L'incerto avvenire della Banca Carige, tra molte azioni giudiziarie
di Paolo Lingua
Si fa più complessa la già tormentata vicenda della Banca Carige, per il momento ferma in attesa dell’evoluzione del mercato ma ancora lontana da una possibile ripresa condizionata da poco probabili aumenti di capitale “esterni” o dal possibile inserimento un struttura finanziarie di maggior respiro. Non si deciderà nulla sino a che non saranno chiariti troppi aspetti ancora irresoluti del passato.
Ieri il gruppo Malacalza, già azionista di riferimento con oltre il 27% del pacchetto azionario poi ridimensionato nel corso dei più recenti consigli d’amministrazione, ha segnato un importante punto a proprio favore. La corte di giustizia europea ha accolto il ricorso del gruppo contro la Bce che aveva rifiutato di mettere a loro disposizione la documentazione sull’aumento del capitale, deciso dai consigli d’amministrazione Modiano-Innocenzi tra la fine del 2018 e l’inizio del 2019.

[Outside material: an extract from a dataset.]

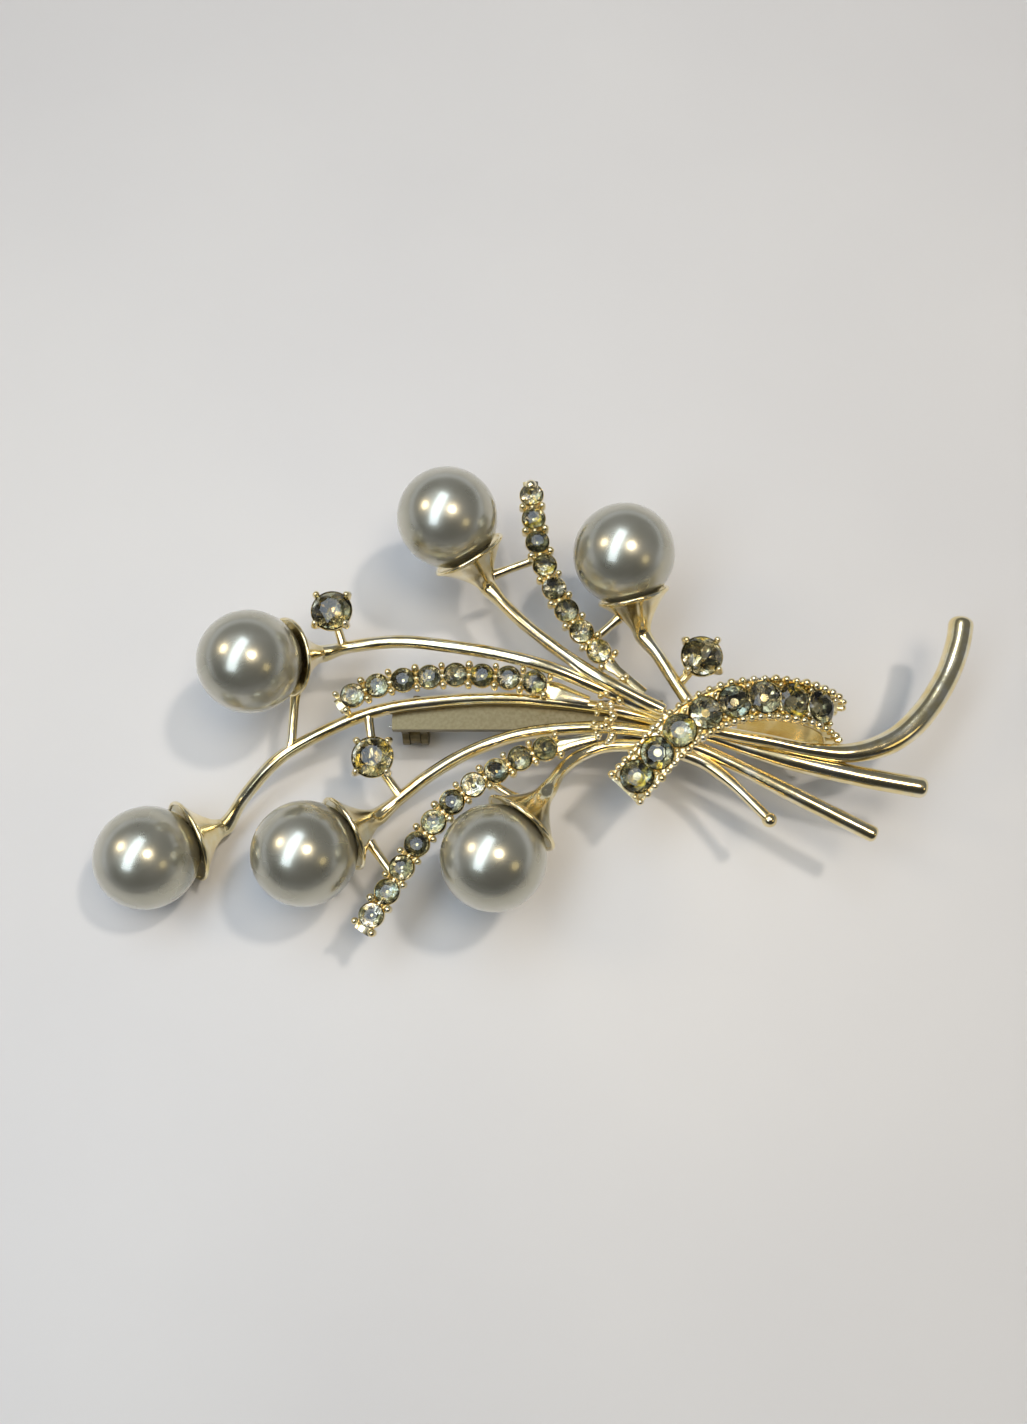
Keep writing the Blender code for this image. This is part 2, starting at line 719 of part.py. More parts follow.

I Malacalza si erano opposti e poi la banca era stata commissariata affidando la gestione sempre a Modiano e a Innocenzi, con l’aggiunta di Lener. Ora però la situazione è ribaltata e, esaminate la documentazione e le motivazioni, il gruppo ex azionista di riferimento potrebbe aprire nuove azioni giudiziarie, mentre prosegue per conto proprio l’altra azione promossa dai Malacalza per il recupero del danno finanziario subito, oltre 400 milioni. Non solo: è in corso anche un’azione penale della procura di Milano in margine alle decisioni e alla scelte dell’ex amministratore delegato Fiorentino, per la gestione che ha preceduto Modiano e Innocenzi.

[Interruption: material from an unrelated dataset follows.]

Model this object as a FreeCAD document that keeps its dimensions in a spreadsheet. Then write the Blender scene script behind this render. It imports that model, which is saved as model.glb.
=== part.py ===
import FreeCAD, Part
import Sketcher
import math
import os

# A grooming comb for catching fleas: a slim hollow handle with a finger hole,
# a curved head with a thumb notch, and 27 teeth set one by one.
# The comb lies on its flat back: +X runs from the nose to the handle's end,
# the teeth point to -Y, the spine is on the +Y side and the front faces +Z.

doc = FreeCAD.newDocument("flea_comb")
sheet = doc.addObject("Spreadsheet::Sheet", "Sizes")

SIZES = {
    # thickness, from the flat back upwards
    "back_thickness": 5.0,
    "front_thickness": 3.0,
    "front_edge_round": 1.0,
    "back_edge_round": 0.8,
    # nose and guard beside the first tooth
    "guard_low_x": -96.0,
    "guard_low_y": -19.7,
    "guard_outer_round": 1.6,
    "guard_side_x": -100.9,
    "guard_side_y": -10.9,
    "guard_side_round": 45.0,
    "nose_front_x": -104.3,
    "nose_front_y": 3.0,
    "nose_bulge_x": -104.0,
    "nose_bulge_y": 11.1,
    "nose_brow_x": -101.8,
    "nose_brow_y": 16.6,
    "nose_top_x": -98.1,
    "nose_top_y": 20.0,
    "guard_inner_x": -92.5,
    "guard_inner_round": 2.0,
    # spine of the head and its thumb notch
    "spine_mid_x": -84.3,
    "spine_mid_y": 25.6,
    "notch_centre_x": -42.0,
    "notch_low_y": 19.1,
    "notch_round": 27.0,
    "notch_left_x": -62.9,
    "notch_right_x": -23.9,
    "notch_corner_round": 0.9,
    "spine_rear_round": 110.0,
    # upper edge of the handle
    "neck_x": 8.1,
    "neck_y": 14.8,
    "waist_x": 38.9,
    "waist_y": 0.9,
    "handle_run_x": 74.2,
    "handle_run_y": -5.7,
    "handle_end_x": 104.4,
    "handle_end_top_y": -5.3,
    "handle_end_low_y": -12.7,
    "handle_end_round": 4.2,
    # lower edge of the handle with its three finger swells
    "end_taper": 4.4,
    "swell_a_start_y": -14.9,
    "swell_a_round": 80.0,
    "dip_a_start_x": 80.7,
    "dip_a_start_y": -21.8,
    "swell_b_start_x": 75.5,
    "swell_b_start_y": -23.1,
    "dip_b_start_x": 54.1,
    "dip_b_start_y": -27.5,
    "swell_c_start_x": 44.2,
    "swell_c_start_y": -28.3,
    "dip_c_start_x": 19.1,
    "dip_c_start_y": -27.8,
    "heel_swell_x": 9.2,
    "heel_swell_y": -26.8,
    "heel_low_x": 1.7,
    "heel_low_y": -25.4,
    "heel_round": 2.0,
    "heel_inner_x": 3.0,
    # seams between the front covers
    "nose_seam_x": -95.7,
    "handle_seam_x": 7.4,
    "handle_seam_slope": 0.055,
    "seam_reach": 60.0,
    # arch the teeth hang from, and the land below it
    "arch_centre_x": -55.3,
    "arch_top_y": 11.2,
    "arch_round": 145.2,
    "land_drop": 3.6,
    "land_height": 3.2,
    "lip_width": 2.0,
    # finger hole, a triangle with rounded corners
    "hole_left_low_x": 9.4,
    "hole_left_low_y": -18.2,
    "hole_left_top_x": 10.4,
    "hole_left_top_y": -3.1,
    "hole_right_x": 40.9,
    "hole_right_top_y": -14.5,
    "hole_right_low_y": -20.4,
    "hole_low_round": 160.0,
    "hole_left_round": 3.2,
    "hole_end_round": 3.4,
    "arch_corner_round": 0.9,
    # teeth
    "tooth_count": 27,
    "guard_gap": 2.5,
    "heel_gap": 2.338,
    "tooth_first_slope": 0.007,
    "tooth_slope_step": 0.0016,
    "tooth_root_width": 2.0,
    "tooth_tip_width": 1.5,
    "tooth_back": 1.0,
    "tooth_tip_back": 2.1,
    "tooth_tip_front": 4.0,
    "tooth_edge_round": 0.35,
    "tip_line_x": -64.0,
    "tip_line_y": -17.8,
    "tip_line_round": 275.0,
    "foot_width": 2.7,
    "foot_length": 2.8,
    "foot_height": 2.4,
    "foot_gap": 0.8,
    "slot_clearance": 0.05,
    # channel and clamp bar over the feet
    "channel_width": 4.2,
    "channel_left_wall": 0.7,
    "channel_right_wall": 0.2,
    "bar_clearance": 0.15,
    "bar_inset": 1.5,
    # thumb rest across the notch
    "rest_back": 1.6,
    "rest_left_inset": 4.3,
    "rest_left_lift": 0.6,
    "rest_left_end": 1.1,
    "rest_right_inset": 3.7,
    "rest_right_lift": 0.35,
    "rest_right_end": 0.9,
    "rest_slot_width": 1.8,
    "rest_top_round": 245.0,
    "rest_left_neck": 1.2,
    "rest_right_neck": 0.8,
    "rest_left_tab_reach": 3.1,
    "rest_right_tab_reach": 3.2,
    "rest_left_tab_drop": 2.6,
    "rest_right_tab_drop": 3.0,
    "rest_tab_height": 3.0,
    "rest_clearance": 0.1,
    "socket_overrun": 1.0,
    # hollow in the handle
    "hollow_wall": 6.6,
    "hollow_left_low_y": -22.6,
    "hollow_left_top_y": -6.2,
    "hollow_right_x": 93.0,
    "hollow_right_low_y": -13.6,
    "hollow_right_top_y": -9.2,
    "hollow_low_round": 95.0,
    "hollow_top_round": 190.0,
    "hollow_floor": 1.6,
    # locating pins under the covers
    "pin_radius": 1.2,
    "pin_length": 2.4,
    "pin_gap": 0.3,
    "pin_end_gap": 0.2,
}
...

In parole povere, la Carige, anche se gli attuali amministratori sono estranei alle vicende precedenti al loro insediamento, è circondata da azioni giudiziarie civili e penali che, sia pure con il rallentamento della giustizia di questi mesi legato alla vicenda del coronavirus, condizionano le sue future strategie. Nel corso di otto anni, da quando scoppiò il primo scandalo legato alla gestione di Giovanni Berneschi, l’istituto che è stato per oltre mezzo secolo il sindaco dell’attività bancaria e di raccolta del risparmio della Liguria, centro di potere della vecchia Dc di Paolo Emilio Taviani, ha conosciuto solo vicende infelici.

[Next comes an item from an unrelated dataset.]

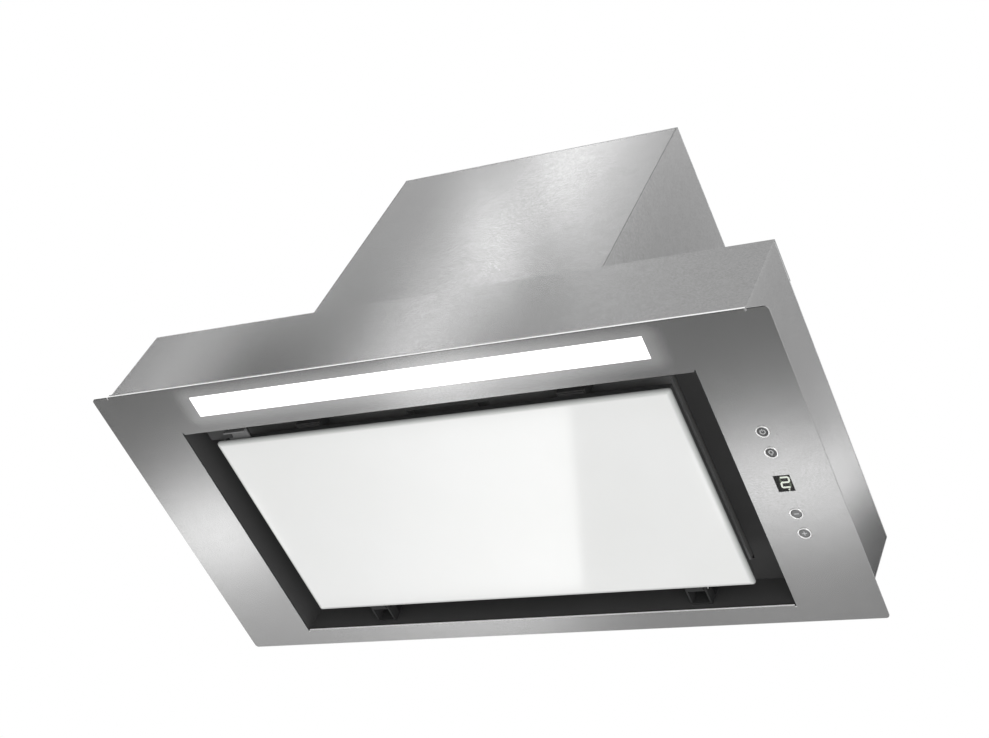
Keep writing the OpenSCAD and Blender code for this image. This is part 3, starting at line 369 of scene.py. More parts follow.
def painted_highlight_finish(name, tone, painted_glint):
    """Steel along a fold, pale and glowing a little as a painted highlight; the last number is how much it
    glows, standing in for the light the rounded corner throws back.
    """
    finish, tree, shader = new_finish(name, metallic=0.35, roughness=0.4, emission=painted_glint)
    cloud = noise(tree, (8, 1, 1))
    tree.links.new(two_tone(tree, cloud, [tone * 0.95] * 3, [tone] * 3), shader.inputs["Base Color"])
    return finish


# Painted light: the plate's steel glows faintly round the strip's cover, a painted halo standing in for the
# strip's light on it.
strip_low, strip_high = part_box("led_diffuser")
cover_rim = 1.8
painted_halo_reach = 30.0
painted_halo_level = 0.125
painted_halo_squeeze = (1.5, 2.2, 0)
plate_tree = plate_steel.node_tree
plate_spot = node(plate_tree, "TexCoord")
strip_middle = [(a + b) / 2 for a, b in zip(strip_low, strip_high)]
strip_half = [(b - a) / 2 - cover_rim * mm for a, b in zip(strip_low, strip_high)]
from_middle = node(plate_tree, "VectorMath", {0: plate_spot.outputs["Object"], 1: strip_middle},
                   operation="SUBTRACT")
one_side = node(plate_tree, "VectorMath", {0: from_middle.outputs[0]}, operation="ABSOLUTE")
beyond = node(plate_tree, "VectorMath", {0: one_side.outputs[0], 1: strip_half}, operation="SUBTRACT")
outside = node(plate_tree, "VectorMath", {0: beyond.outputs[0], 1: (0, 0, 0)}, operation="MAXIMUM")
narrowed = node(plate_tree, "VectorMath", {0: outside.outputs[0], 1: painted_halo_squeeze}, operation="MULTIPLY")
distance = node(plate_tree, "VectorMath", {0: narrowed.outputs[0]}, operation="LENGTH")
painted_strip_halo = node(plate_tree, "MapRange", {"Value": distance.outputs["Value"],
                                           "From Max": painted_halo_reach * mm, "To Min": painted_halo_level,
                                           "To Max": 0.0}, interpolation_type="SMOOTHSTEP")
plate_tree.links.new(painted_strip_halo.outputs[0],
                     plate_tree.nodes["Principled BSDF"].inputs["Emission Strength"])

# Painted light: the front lip has a painted shade at its foot and a painted highlight up to its head. The
# fold at the opening's back edge has a painted highlight below its line and a painted shade above.
lip_foot = 0.8
lip_head = 2.3
lip_depth = 0.2
fold_line = 1.1
back_fold_start = 120
back_fold_half = 231
underside_skin = 0.02
leaning_front = -0.3
plate_shape = softened("base_plate", radius=0.3)
plate_front, plate_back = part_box("base_plate")[0][1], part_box("suction_frame")[1][1]
for line in (lip_foot, fold_line, lip_head):
    bmesh.ops.bisect_plane(plate_shape, geom=[*plate_shape.verts, *plate_shape.edges, *plate_shape.faces],
                           plane_co=(0, 0, line * mm), plane_no=(0, 0, 1))
for face in plate_shape.faces:
    spot = face.calc_center_median()
    on_lip = spot.y < plate_front + lip_depth * mm
    on_back_fold = back_fold_start * mm < spot.y < plate_back and abs(spot.x) < back_fold_half * mm
    if face.normal.y > leaning_front or spot.z < underside_skin * mm:
        continue
    if on_lip and spot.z < lip_head * mm:
        face.material_index = 1 if spot.z > lip_foot * mm else 2
    if on_back_fold:
        face.material_index = 1 if spot.z < fold_line * mm else 2
face_plate = piece("face_plate", plate_shape, "hood", plate_steel, ["base_plate"])
# The second finish is a painted highlight and the third a painted shade.
face_plate.data.materials.append(painted_highlight_finish("painted_highlight_fold", 0.95, 0.16))
face_plate.data.materials.append(coated_finish("painted_shade_fold", (0.03, 0.03, 0.03), rough=0.8, peel=0.5))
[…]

L’ingresso in campo del gruppo Malacalza con un massiccio investimento di capitali freschi sembrava aver consentito il rialzo della testa della Carige. Invece in pochi anni si sono succeduti tre consigli d’amministrazione oltre che un anno di commissariamento. La banca ha perduto clientele a tutti i livelli, risparmiatori, piccoli azionisti che hanno visto polverizzati i loro capitali, mentre sono state diffuse a livello altalenante notizie ottimistiche e pessimistiche. Difficile districarsi in una situazione confusa: il ritorno in Borsa, ormai bloccato da oltre un anno, appare sempre più difficile, anche perché l’esito delle numerose cause in corso potrebbe rovesciare ogni possibile strategia.
Per la Carige, perso ormai il ruolo storico di leadership in Liguria, l’ipotesi più concreta potrebbe essere la sua acquisizione in un gruppo bancario di respiro nazionale cui interessi occupare gli sportelli della Liguria. Ma a questo punto la questione non solo è del “come” questo possa avvenire (impedendo che la banca sia ceduta a prezzo stracciato sul mercato) ma da “chi” dovrà gestire l’operazione, considerato che forse, in questo contesto economico generale, appare difficile il percorso di rimettere in sesto, in piena autonomia, l’istituto (che era forse il “dream” iniziale di Malacalza, con una strategia più industriale che bancaria).
Ma questi interrogativi fondamentali con ogni probabilità dipenderanno dall’evoluzione delle azioni giudiziarie in corso. Si capisce che il gruppo Malacalza tende a riprender le redini della vicenda per gestire l’ultimo atto della tragedia, considerato che altri azionisti di qualche peso, anche se minori, come Volpi o Mincione, sono spariti completamente dalla scena, avendo votato a suo tempo, insieme ad altri minori locali, contro la linea Malacalza. Sono molti i nodi da districare ancora.